[Object modeling scripts]
# # # #
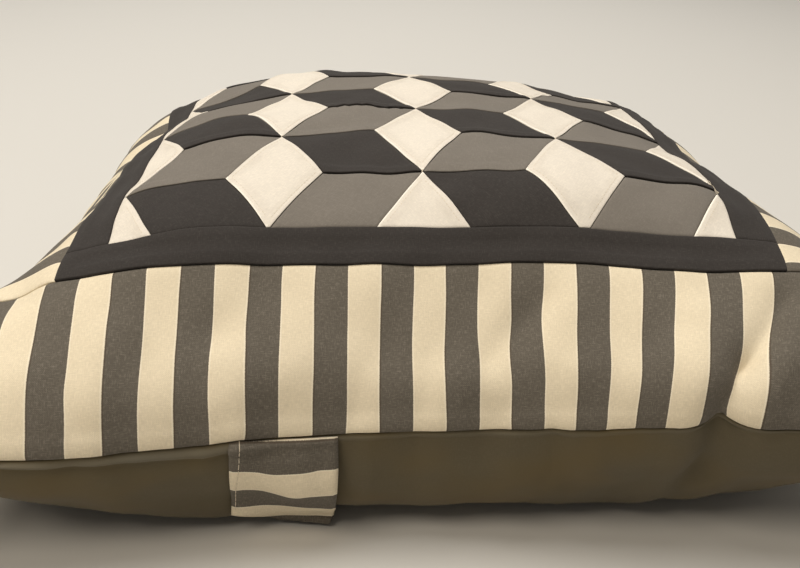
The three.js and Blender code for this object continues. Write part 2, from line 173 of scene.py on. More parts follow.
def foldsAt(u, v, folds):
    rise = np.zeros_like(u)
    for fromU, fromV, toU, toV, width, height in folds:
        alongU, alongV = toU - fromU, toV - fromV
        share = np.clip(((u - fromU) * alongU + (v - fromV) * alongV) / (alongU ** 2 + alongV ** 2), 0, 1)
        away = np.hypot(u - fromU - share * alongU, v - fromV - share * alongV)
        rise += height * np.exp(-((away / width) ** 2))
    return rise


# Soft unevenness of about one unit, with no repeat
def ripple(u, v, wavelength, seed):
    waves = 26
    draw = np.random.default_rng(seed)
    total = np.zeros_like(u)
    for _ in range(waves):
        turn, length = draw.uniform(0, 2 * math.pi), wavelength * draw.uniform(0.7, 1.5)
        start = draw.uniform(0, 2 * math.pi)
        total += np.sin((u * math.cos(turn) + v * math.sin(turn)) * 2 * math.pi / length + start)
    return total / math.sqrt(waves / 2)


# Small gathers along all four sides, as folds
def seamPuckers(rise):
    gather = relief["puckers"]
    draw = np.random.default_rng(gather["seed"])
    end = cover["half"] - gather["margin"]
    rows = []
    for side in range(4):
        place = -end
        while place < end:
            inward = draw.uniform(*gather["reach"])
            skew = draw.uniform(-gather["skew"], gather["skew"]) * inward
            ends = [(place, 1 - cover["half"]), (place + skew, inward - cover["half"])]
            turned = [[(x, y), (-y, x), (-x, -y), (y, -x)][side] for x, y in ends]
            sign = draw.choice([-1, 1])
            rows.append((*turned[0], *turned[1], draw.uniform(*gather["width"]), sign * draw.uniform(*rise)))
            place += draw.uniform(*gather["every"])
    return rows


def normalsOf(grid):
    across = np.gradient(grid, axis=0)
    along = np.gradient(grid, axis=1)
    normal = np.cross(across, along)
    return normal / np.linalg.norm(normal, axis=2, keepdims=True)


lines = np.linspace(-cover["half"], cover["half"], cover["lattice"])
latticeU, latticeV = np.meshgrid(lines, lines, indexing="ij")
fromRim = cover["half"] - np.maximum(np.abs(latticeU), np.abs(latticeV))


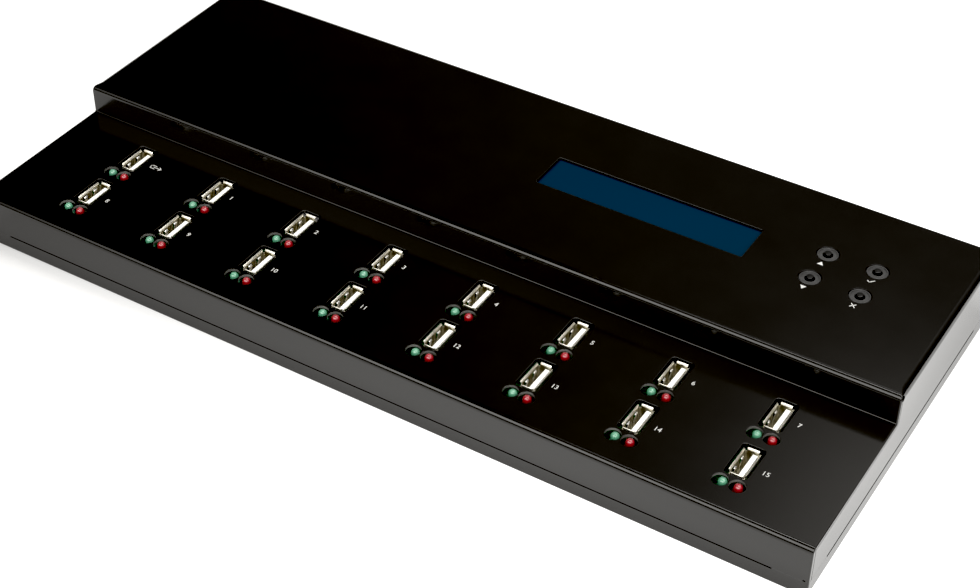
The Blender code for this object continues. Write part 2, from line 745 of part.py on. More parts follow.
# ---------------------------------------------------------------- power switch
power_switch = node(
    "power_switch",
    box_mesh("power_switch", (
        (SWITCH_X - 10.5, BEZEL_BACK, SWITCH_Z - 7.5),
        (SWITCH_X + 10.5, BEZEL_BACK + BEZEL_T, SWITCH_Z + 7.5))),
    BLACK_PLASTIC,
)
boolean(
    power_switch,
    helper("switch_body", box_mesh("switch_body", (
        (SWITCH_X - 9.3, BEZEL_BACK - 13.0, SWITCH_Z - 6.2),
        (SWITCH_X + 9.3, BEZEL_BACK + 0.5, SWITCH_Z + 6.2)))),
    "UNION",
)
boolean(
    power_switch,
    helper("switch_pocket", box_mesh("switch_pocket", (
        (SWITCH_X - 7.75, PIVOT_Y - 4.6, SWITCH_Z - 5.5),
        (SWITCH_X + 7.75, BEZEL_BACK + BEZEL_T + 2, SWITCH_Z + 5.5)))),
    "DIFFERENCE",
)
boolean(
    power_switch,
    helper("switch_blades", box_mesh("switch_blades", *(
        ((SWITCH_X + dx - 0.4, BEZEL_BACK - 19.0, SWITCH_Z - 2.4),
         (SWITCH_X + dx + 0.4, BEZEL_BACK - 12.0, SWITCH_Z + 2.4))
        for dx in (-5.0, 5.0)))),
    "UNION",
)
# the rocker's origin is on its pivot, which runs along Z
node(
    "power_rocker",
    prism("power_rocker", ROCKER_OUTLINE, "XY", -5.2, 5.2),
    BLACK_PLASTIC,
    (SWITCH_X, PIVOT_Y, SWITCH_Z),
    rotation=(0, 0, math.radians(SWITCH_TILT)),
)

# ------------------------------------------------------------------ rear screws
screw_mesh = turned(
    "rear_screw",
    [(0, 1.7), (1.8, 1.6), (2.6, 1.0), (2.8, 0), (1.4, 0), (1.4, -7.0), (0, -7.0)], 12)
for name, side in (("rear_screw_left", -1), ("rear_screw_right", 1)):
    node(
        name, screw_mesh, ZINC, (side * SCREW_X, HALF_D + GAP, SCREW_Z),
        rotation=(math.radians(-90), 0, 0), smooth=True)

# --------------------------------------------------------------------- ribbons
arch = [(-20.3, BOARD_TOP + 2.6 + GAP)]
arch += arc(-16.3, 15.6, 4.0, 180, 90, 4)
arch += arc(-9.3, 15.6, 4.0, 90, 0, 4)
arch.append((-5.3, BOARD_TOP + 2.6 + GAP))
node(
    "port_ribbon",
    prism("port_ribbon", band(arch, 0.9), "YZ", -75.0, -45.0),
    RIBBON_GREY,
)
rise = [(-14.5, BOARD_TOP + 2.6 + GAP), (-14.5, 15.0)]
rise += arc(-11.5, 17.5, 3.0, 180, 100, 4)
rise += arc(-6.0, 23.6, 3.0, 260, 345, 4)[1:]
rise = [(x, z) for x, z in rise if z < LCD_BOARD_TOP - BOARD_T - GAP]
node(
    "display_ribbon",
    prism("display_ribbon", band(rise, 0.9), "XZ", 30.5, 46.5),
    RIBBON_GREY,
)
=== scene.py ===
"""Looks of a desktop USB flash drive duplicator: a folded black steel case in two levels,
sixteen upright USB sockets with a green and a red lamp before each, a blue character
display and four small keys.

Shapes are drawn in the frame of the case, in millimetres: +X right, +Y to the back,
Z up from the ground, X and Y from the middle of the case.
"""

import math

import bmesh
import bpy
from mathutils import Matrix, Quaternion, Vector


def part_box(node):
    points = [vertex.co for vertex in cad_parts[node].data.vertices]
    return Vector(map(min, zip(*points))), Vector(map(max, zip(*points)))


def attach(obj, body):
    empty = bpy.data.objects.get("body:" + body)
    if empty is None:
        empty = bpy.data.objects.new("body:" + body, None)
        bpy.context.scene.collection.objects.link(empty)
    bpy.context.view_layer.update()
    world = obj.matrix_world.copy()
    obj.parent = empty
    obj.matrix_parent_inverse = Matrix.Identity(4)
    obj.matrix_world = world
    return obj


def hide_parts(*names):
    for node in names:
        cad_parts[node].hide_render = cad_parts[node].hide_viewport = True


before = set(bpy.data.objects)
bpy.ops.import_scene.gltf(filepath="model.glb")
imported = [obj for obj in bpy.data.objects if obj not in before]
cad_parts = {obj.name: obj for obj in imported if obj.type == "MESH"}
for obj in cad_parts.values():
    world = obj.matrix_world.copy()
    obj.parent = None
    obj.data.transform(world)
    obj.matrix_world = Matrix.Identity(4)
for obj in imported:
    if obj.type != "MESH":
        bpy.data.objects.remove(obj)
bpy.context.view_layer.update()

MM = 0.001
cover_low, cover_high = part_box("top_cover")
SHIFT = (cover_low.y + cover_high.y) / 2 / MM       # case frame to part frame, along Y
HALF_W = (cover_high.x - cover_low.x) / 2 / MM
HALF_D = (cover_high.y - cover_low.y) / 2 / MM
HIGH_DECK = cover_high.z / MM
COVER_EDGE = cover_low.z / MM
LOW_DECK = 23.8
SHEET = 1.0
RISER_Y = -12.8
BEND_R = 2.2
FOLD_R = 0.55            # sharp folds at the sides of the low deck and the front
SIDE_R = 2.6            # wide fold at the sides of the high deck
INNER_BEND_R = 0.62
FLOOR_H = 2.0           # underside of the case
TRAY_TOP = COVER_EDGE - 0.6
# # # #
▸ Stated problem:
Write all of the records out again exactly.

▸ Exercise solution:
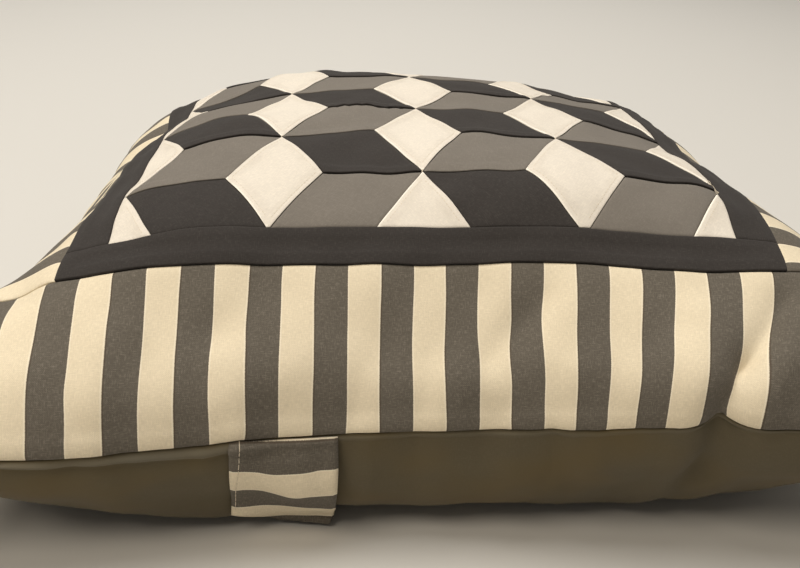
The three.js and Blender code for this object continues. Write part 2, from line 173 of scene.py on. More parts follow.
def foldsAt(u, v, folds):
    rise = np.zeros_like(u)
    for fromU, fromV, toU, toV, width, height in folds:
        alongU, alongV = toU - fromU, toV - fromV
        share = np.clip(((u - fromU) * alongU + (v - fromV) * alongV) / (alongU ** 2 + alongV ** 2), 0, 1)
        away = np.hypot(u - fromU - share * alongU, v - fromV - share * alongV)
        rise += height * np.exp(-((away / width) ** 2))
    return rise


# Soft unevenness of about one unit, with no repeat
def ripple(u, v, wavelength, seed):
    waves = 26
    draw = np.random.default_rng(seed)
    total = np.zeros_like(u)
    for _ in range(waves):
        turn, length = draw.uniform(0, 2 * math.pi), wavelength * draw.uniform(0.7, 1.5)
        start = draw.uniform(0, 2 * math.pi)
        total += np.sin((u * math.cos(turn) + v * math.sin(turn)) * 2 * math.pi / length + start)
    return total / math.sqrt(waves / 2)


# Small gathers along all four sides, as folds
def seamPuckers(rise):
    gather = relief["puckers"]
    draw = np.random.default_rng(gather["seed"])
    end = cover["half"] - gather["margin"]
    rows = []
    for side in range(4):
        place = -end
        while place < end:
            inward = draw.uniform(*gather["reach"])
            skew = draw.uniform(-gather["skew"], gather["skew"]) * inward
            ends = [(place, 1 - cover["half"]), (place + skew, inward - cover["half"])]
            turned = [[(x, y), (-y, x), (-x, -y), (y, -x)][side] for x, y in ends]
            sign = draw.choice([-1, 1])
            rows.append((*turned[0], *turned[1], draw.uniform(*gather["width"]), sign * draw.uniform(*rise)))
            place += draw.uniform(*gather["every"])
    return rows


def normalsOf(grid):
    across = np.gradient(grid, axis=0)
    along = np.gradient(grid, axis=1)
    normal = np.cross(across, along)
    return normal / np.linalg.norm(normal, axis=2, keepdims=True)


lines = np.linspace(-cover["half"], cover["half"], cover["lattice"])
latticeU, latticeV = np.meshgrid(lines, lines, indexing="ij")
fromRim = cover["half"] - np.maximum(np.abs(latticeU), np.abs(latticeV))


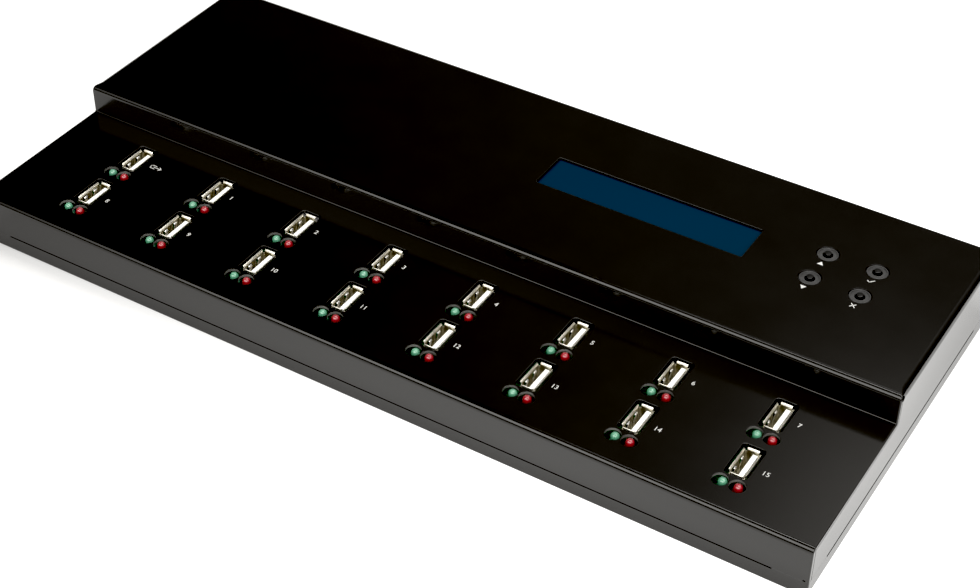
The Blender code for this object continues. Write part 2, from line 745 of part.py on. More parts follow.
# ---------------------------------------------------------------- power switch
power_switch = node(
    "power_switch",
    box_mesh("power_switch", (
        (SWITCH_X - 10.5, BEZEL_BACK, SWITCH_Z - 7.5),
        (SWITCH_X + 10.5, BEZEL_BACK + BEZEL_T, SWITCH_Z + 7.5))),
    BLACK_PLASTIC,
)
boolean(
    power_switch,
    helper("switch_body", box_mesh("switch_body", (
        (SWITCH_X - 9.3, BEZEL_BACK - 13.0, SWITCH_Z - 6.2),
        (SWITCH_X + 9.3, BEZEL_BACK + 0.5, SWITCH_Z + 6.2)))),
    "UNION",
)
boolean(
    power_switch,
    helper("switch_pocket", box_mesh("switch_pocket", (
        (SWITCH_X - 7.75, PIVOT_Y - 4.6, SWITCH_Z - 5.5),
        (SWITCH_X + 7.75, BEZEL_BACK + BEZEL_T + 2, SWITCH_Z + 5.5)))),
    "DIFFERENCE",
)
boolean(
    power_switch,
    helper("switch_blades", box_mesh("switch_blades", *(
        ((SWITCH_X + dx - 0.4, BEZEL_BACK - 19.0, SWITCH_Z - 2.4),
         (SWITCH_X + dx + 0.4, BEZEL_BACK - 12.0, SWITCH_Z + 2.4))
        for dx in (-5.0, 5.0)))),
    "UNION",
)
# the rocker's origin is on its pivot, which runs along Z
node(
    "power_rocker",
    prism("power_rocker", ROCKER_OUTLINE, "XY", -5.2, 5.2),
    BLACK_PLASTIC,
    (SWITCH_X, PIVOT_Y, SWITCH_Z),
    rotation=(0, 0, math.radians(SWITCH_TILT)),
)

# ------------------------------------------------------------------ rear screws
screw_mesh = turned(
    "rear_screw",
    [(0, 1.7), (1.8, 1.6), (2.6, 1.0), (2.8, 0), (1.4, 0), (1.4, -7.0), (0, -7.0)], 12)
for name, side in (("rear_screw_left", -1), ("rear_screw_right", 1)):
    node(
        name, screw_mesh, ZINC, (side * SCREW_X, HALF_D + GAP, SCREW_Z),
        rotation=(math.radians(-90), 0, 0), smooth=True)

# --------------------------------------------------------------------- ribbons
arch = [(-20.3, BOARD_TOP + 2.6 + GAP)]
arch += arc(-16.3, 15.6, 4.0, 180, 90, 4)
arch += arc(-9.3, 15.6, 4.0, 90, 0, 4)
arch.append((-5.3, BOARD_TOP + 2.6 + GAP))
node(
    "port_ribbon",
    prism("port_ribbon", band(arch, 0.9), "YZ", -75.0, -45.0),
    RIBBON_GREY,
)
rise = [(-14.5, BOARD_TOP + 2.6 + GAP), (-14.5, 15.0)]
rise += arc(-11.5, 17.5, 3.0, 180, 100, 4)
rise += arc(-6.0, 23.6, 3.0, 260, 345, 4)[1:]
rise = [(x, z) for x, z in rise if z < LCD_BOARD_TOP - BOARD_T - GAP]
node(
    "display_ribbon",
    prism("display_ribbon", band(rise, 0.9), "XZ", 30.5, 46.5),
    RIBBON_GREY,
)
=== scene.py ===
"""Looks of a desktop USB flash drive duplicator: a folded black steel case in two levels,
sixteen upright USB sockets with a green and a red lamp before each, a blue character
display and four small keys.

Shapes are drawn in the frame of the case, in millimetres: +X right, +Y to the back,
Z up from the ground, X and Y from the middle of the case.
"""

import math

import bmesh
import bpy
from mathutils import Matrix, Quaternion, Vector


def part_box(node):
    points = [vertex.co for vertex in cad_parts[node].data.vertices]
    return Vector(map(min, zip(*points))), Vector(map(max, zip(*points)))


def attach(obj, body):
    empty = bpy.data.objects.get("body:" + body)
    if empty is None:
        empty = bpy.data.objects.new("body:" + body, None)
        bpy.context.scene.collection.objects.link(empty)
    bpy.context.view_layer.update()
    world = obj.matrix_world.copy()
    obj.parent = empty
    obj.matrix_parent_inverse = Matrix.Identity(4)
    obj.matrix_world = world
    return obj


def hide_parts(*names):
    for node in names:
        cad_parts[node].hide_render = cad_parts[node].hide_viewport = True


before = set(bpy.data.objects)
bpy.ops.import_scene.gltf(filepath="model.glb")
imported = [obj for obj in bpy.data.objects if obj not in before]
cad_parts = {obj.name: obj for obj in imported if obj.type == "MESH"}
for obj in cad_parts.values():
    world = obj.matrix_world.copy()
    obj.parent = None
    obj.data.transform(world)
    obj.matrix_world = Matrix.Identity(4)
for obj in imported:
    if obj.type != "MESH":
        bpy.data.objects.remove(obj)
bpy.context.view_layer.update()

MM = 0.001
cover_low, cover_high = part_box("top_cover")
SHIFT = (cover_low.y + cover_high.y) / 2 / MM       # case frame to part frame, along Y
HALF_W = (cover_high.x - cover_low.x) / 2 / MM
HALF_D = (cover_high.y - cover_low.y) / 2 / MM
HIGH_DECK = cover_high.z / MM
COVER_EDGE = cover_low.z / MM
LOW_DECK = 23.8
SHEET = 1.0
RISER_Y = -12.8
BEND_R = 2.2
FOLD_R = 0.55            # sharp folds at the sides of the low deck and the front
SIDE_R = 2.6            # wide fold at the sides of the high deck
INNER_BEND_R = 0.62
FLOOR_H = 2.0           # underside of the case
TRAY_TOP = COVER_EDGE - 0.6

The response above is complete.